DATA TO USE:
= = =
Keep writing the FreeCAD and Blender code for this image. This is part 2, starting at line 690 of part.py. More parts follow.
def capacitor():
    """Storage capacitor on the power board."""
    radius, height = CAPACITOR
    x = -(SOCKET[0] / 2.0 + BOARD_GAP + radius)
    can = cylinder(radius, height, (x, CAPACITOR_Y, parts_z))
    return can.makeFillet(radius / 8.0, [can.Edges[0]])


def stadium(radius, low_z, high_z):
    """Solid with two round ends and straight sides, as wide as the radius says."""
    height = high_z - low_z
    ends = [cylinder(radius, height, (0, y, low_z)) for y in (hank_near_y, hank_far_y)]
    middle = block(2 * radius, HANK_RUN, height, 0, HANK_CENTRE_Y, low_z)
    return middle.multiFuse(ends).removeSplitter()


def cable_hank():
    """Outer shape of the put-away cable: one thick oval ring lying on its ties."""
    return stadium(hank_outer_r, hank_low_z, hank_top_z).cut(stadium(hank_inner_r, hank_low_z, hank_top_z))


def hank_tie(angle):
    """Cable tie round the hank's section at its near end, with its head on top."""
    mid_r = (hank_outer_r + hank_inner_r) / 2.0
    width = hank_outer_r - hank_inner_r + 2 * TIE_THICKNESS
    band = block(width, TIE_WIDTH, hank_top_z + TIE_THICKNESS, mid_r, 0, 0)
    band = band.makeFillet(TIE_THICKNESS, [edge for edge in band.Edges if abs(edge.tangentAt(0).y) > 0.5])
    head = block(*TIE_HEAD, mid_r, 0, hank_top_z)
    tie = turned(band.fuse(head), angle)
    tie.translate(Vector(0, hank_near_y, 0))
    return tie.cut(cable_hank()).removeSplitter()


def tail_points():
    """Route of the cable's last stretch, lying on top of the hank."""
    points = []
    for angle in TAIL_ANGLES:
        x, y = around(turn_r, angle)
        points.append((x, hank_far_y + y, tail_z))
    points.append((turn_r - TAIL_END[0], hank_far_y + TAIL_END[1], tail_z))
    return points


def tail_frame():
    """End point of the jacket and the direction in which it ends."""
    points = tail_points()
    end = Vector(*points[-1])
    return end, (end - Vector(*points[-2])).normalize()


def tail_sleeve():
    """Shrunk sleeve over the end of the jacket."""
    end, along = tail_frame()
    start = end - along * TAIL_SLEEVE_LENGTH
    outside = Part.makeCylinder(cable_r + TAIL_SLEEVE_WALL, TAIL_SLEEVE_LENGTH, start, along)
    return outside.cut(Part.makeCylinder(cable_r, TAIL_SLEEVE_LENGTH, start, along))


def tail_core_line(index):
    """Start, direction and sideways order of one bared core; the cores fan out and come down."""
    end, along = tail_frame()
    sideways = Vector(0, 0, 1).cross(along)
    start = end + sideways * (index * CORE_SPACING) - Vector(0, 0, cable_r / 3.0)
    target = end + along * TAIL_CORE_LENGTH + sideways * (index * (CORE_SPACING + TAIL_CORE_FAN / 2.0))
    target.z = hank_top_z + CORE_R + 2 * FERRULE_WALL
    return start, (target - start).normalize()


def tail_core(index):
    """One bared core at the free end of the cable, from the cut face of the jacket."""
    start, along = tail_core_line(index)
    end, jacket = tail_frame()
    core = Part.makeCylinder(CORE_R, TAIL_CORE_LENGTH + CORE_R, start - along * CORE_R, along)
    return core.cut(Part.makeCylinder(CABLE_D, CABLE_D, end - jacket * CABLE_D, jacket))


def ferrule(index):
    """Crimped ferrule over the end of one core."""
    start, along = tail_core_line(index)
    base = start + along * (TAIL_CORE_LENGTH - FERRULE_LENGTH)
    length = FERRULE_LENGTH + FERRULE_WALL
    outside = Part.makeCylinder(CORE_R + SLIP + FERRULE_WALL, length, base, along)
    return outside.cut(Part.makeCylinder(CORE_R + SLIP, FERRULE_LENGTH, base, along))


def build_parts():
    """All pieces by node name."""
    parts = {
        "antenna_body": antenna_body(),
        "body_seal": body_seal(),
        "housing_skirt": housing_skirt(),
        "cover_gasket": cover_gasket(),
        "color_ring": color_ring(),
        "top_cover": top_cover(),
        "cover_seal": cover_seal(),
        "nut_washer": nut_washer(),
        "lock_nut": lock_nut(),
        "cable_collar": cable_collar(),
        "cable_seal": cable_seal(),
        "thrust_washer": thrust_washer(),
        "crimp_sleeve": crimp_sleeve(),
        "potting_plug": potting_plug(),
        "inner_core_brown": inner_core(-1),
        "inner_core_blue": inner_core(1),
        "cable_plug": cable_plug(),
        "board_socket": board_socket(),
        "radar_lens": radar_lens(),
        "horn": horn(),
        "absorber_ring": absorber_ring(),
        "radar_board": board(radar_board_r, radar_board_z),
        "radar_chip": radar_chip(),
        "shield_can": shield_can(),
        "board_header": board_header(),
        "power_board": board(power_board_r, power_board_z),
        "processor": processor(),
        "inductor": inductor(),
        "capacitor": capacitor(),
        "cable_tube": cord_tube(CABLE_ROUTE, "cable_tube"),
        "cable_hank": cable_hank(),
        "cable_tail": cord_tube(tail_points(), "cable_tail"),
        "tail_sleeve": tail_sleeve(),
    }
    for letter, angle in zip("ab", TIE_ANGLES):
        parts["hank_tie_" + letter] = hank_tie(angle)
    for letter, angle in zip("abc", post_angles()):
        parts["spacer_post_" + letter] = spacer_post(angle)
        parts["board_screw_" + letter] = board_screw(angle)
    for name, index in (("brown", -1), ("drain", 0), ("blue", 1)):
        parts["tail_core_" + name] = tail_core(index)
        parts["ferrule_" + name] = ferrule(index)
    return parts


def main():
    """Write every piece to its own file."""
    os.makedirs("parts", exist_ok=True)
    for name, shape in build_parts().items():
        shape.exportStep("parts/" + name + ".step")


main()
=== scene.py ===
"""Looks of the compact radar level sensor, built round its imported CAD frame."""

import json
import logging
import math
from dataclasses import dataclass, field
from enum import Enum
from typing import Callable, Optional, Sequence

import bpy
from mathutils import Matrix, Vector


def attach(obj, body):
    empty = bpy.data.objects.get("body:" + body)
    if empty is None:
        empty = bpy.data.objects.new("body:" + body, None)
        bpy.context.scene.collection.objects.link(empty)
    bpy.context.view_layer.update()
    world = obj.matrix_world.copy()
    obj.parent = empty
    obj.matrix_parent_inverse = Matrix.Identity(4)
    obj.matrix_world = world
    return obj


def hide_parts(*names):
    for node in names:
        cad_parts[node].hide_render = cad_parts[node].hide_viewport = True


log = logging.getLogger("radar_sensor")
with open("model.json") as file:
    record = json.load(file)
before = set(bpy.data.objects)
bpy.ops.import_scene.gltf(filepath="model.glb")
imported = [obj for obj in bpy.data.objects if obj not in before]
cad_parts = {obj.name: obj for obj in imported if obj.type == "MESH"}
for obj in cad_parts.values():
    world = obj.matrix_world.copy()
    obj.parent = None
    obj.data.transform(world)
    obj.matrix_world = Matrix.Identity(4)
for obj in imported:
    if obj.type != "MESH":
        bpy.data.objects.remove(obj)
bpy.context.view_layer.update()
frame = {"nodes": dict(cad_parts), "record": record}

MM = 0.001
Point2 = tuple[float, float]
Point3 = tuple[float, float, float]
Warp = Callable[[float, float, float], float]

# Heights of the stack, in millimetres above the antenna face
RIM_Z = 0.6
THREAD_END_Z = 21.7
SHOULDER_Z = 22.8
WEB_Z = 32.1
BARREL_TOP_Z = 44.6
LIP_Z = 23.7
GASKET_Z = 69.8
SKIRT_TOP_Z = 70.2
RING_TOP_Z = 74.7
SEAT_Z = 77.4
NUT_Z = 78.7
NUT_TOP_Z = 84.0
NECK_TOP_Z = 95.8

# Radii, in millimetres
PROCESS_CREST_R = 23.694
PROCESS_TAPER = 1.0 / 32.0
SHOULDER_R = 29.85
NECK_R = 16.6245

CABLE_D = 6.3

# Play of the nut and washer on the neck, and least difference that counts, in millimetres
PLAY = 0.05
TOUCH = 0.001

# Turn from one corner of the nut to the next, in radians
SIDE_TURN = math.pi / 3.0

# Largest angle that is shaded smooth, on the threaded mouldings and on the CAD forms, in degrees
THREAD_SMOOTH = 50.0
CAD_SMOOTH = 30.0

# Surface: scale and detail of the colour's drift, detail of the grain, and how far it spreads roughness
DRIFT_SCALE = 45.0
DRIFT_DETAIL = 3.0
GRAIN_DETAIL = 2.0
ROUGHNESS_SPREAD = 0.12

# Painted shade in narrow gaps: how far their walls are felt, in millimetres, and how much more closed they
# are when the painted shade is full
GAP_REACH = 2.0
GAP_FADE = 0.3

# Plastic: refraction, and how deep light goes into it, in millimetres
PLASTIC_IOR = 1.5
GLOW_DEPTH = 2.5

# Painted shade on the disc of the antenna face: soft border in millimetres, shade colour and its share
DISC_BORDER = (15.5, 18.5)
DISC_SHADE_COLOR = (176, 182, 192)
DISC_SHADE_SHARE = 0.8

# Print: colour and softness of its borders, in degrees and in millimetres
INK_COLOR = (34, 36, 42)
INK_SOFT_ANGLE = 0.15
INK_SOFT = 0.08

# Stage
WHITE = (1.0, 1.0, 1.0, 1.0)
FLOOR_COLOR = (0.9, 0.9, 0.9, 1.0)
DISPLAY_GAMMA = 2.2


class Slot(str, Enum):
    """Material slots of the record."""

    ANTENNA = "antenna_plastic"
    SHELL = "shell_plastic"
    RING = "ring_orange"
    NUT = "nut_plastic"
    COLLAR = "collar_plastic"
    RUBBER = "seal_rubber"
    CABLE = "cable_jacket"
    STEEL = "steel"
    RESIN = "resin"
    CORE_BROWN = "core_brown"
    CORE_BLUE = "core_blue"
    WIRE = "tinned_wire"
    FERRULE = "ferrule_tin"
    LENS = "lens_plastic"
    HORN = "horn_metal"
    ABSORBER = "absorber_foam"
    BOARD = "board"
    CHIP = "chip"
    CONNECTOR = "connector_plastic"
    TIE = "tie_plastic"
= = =
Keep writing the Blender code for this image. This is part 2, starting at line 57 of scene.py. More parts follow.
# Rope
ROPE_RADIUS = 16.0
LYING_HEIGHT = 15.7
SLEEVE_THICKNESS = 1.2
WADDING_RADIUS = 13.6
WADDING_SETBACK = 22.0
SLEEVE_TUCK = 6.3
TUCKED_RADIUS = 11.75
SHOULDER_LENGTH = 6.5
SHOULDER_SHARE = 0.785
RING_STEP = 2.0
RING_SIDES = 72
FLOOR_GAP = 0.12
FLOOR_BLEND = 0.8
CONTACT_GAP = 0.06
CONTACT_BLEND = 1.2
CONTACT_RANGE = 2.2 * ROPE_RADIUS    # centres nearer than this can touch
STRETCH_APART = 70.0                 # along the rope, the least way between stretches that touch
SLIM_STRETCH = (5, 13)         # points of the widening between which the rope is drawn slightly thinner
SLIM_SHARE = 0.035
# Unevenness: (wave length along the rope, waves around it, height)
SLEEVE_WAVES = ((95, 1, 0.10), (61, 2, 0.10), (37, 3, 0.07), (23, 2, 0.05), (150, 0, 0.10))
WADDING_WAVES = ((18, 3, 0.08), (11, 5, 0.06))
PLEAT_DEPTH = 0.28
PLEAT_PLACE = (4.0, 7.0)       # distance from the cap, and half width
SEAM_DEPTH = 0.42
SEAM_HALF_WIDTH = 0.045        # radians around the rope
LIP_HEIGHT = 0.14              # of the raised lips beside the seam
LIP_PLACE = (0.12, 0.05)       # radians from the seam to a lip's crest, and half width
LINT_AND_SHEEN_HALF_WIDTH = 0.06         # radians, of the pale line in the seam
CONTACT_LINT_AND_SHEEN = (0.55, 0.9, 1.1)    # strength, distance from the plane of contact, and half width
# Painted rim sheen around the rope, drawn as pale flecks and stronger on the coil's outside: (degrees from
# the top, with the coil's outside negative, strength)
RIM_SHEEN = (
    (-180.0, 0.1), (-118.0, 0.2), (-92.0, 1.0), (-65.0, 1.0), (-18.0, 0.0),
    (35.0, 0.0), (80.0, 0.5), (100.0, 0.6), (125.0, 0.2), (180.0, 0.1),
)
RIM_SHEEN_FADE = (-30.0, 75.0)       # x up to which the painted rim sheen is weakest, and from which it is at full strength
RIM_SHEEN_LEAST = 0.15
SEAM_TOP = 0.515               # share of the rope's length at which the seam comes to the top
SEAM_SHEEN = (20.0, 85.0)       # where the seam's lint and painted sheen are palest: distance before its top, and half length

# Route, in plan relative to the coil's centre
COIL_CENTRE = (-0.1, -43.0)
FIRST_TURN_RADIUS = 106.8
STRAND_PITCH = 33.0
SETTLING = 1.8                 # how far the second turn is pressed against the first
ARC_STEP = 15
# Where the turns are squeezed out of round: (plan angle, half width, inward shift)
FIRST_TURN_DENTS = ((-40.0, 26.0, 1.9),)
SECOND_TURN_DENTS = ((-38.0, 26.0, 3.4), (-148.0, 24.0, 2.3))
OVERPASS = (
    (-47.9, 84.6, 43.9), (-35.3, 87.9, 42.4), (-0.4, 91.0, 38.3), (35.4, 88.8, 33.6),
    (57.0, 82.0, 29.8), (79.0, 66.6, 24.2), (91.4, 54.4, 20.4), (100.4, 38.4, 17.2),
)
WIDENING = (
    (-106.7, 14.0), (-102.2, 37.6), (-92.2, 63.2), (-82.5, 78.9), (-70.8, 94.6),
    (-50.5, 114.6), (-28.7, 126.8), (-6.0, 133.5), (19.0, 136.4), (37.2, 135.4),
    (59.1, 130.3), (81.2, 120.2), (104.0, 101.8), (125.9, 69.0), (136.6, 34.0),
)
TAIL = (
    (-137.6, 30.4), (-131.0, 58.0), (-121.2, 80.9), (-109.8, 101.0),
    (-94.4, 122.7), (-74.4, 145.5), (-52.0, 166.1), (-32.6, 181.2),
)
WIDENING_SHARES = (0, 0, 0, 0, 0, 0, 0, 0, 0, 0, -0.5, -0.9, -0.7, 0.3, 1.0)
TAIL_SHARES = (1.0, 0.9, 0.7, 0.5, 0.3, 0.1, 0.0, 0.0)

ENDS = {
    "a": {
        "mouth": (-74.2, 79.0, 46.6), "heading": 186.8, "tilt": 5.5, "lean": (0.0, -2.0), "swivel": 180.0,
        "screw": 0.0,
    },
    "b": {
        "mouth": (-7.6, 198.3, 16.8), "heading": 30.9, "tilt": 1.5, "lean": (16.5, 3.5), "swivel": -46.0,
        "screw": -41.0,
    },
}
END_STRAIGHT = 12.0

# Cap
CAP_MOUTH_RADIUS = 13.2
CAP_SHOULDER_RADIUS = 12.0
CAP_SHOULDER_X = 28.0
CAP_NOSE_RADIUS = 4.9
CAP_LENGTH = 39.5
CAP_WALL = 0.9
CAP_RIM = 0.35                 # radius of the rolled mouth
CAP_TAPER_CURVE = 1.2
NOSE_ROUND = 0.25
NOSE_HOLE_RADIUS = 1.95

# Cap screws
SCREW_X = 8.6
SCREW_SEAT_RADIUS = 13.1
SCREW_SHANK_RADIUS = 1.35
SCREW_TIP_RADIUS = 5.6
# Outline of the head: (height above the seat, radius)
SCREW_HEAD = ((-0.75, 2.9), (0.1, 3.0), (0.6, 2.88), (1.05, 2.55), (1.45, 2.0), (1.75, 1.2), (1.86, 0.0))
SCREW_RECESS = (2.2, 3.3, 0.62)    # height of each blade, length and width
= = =
TASK PROMPT:
Transcribe the lines beginning at the one that contains "Keep writing the FreeCAD" and ending at the one that contains "return can.makeFillet(radius /", with nothing added or left out.

OUTPUT BELOW:
Keep writing the FreeCAD and Blender code for this image. This is part 2, starting at line 690 of part.py. More parts follow.
def capacitor():
    """Storage capacitor on the power board."""
    radius, height = CAPACITOR
    x = -(SOCKET[0] / 2.0 + BOARD_GAP + radius)
    can = cylinder(radius, height, (x, CAPACITOR_Y, parts_z))
    return can.makeFillet(radius / 8.0, [can.Edges[0]])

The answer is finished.